For these two reasons and two others, I need to build new bridges between the culture and the gospel – because of the unsurpassed access to God that is present in Jesus and because I love Him and want people to know the Grace of his love as I do ( in their own way of course). Those reasons are not negotiable, though I have seen ministers and theologians who gave up on the task. Easier to retreat to some sort of fundamentalism or , on the other hand, to revert to the proclamation of a non-gospel of “shared values” and “nature-spirituality”. Worthy though they are, popular though they are, these options are not enough good news for people to change their lives.
I carry nine questions that are too engaged to escape:
- What do atheists really need and miss out on in their lives if I were able to press them to admit it?
- What would assist agnostics to have enough confidence to act?
- What trust can I build with the ex-Christians that they would try Jesus again?
- What would make the apathetic majority, marinated in wealth and security, to care enough and to see that the Jesus way was necessary?
- How can I address gay persons and stolen/abused children who have been so publically hurt in the name of Christ, plastered with texts from the bible?
- What do Buddhist, Muslim, Hindu and Sikhs persons need that a Jesus-focus in their religion would address? And what distinguishes “double-belonging” as a cultural stance from a syncretistic one?

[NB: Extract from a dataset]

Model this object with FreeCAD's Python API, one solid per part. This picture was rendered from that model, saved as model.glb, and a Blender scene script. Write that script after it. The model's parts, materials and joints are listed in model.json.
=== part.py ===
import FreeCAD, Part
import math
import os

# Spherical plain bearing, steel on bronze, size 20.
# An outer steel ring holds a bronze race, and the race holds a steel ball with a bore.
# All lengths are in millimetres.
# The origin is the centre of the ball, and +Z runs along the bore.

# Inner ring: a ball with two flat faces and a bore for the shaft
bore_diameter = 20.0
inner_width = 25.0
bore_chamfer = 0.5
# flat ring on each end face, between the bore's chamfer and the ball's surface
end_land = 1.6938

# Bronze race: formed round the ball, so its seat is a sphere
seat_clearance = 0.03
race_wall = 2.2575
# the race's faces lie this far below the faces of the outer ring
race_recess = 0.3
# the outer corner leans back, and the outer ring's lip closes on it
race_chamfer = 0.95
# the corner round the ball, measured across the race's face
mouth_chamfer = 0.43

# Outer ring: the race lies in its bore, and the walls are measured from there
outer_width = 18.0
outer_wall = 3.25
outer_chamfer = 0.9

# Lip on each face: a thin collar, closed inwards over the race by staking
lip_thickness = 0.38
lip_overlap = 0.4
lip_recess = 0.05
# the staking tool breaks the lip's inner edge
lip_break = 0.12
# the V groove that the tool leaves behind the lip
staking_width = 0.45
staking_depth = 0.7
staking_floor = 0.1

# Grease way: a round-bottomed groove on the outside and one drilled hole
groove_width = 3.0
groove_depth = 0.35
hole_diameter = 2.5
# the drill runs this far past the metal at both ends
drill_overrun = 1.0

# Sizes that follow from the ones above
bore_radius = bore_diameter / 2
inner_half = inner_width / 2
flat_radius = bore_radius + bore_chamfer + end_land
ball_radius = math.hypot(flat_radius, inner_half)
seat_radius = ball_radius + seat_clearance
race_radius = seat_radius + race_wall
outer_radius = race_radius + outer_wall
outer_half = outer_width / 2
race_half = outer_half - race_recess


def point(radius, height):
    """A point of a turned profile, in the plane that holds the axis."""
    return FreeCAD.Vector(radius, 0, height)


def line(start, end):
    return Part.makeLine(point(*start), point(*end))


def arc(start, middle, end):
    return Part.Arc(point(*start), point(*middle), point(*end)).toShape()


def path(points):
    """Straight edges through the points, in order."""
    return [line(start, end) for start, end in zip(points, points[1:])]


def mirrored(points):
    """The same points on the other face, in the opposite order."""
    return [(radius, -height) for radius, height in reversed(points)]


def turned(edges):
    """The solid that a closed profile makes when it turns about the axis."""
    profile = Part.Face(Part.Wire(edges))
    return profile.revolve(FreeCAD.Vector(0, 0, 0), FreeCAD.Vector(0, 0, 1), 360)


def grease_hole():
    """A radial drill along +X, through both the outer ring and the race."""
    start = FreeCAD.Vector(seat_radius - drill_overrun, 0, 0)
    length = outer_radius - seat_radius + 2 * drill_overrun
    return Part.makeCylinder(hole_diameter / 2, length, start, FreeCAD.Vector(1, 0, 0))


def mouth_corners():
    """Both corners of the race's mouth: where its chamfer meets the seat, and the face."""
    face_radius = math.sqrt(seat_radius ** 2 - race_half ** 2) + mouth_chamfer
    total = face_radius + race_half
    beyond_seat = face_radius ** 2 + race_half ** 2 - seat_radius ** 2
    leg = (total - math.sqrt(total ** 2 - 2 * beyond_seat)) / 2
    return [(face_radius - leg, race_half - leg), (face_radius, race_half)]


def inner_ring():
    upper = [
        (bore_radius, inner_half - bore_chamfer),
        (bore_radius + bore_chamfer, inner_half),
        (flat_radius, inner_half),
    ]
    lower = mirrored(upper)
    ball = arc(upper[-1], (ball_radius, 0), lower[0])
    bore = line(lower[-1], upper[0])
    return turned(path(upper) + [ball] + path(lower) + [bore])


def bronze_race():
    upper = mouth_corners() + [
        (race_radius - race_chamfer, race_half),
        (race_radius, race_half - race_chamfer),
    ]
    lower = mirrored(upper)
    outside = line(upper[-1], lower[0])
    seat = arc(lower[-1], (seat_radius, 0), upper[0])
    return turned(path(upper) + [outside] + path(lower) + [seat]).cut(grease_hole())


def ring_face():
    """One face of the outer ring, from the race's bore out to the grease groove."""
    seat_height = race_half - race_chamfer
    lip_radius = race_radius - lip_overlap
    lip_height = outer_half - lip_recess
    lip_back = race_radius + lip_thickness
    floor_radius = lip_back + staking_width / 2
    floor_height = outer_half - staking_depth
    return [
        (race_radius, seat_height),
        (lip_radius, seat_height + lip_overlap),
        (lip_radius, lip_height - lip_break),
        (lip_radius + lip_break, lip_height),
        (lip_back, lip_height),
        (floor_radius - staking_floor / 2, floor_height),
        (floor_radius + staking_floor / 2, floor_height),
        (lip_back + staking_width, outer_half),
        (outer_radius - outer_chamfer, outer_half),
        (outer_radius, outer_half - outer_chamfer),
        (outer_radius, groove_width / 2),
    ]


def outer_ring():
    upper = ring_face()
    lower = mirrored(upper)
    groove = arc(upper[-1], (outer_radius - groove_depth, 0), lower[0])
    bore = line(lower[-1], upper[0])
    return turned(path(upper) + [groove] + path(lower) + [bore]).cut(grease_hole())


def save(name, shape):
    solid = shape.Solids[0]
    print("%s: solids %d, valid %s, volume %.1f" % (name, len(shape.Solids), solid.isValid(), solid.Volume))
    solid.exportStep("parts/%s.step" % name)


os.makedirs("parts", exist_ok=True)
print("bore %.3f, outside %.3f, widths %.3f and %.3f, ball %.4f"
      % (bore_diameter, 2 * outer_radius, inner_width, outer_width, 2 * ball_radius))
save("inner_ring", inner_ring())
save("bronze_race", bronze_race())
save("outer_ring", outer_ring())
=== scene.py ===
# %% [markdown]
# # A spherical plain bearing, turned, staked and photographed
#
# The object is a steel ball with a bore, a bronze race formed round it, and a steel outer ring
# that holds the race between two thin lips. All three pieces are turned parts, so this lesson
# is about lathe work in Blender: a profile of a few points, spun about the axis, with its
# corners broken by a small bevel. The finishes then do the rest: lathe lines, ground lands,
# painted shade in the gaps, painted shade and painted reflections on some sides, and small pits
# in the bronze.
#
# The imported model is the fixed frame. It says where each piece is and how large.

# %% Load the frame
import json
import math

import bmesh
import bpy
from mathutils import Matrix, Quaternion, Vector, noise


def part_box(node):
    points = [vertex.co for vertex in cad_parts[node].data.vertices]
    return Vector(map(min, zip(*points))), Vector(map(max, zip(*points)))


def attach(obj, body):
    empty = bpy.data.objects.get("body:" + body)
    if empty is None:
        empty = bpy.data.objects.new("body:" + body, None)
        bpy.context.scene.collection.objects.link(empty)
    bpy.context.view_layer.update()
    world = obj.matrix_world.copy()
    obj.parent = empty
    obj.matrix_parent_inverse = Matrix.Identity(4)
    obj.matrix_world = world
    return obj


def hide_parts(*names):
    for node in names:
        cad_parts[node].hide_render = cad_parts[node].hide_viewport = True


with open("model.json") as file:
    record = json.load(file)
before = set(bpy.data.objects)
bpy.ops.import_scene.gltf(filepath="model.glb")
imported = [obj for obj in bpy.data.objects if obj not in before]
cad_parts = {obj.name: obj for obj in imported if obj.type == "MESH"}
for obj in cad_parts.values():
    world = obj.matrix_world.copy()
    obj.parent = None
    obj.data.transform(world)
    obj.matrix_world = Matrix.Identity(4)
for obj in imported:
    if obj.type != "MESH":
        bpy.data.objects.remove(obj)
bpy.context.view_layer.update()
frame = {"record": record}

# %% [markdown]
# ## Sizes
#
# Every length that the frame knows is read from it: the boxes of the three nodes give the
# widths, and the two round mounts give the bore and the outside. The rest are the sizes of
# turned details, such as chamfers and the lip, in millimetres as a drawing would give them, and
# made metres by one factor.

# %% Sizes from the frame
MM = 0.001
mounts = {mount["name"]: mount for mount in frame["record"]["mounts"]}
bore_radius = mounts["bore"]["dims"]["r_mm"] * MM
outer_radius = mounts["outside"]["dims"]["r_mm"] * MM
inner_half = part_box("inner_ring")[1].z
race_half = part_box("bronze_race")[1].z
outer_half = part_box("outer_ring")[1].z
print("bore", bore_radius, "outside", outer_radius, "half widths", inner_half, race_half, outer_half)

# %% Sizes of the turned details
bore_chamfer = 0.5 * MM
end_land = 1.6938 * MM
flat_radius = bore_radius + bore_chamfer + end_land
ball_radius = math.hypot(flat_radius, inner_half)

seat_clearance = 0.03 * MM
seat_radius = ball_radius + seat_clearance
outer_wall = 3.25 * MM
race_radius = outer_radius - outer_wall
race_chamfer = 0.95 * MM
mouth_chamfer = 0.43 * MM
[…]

- And even if we could find our way into these questions (I don’t believe in pat answers), how could church leaders motivate church people to pursue their capacity for witness?
- How do we do this “with all gentleness and respect” ? How do we “ready” ourselves? (1 Peter 3.15-16).
- And out of all these, how can we (congregations, church schools and agencies, including church office) make to the wider community an unavoidable offer of the Jesus-option?
There, I think that describes my dislocation. I am not confused. I know the goal and the values, thanks to a long love of scripture and a grey-beard track-record. But the track behind is not the way forward. Stories from St Elsewhere, in Europe or America, will mislead the questions from here. Come, Holy Spirit, the road beckons ahead.
And the tenth question (there had to be one): Who is there to walk this way with me?
There are two cracks in my faith. And that’s how the light gets in.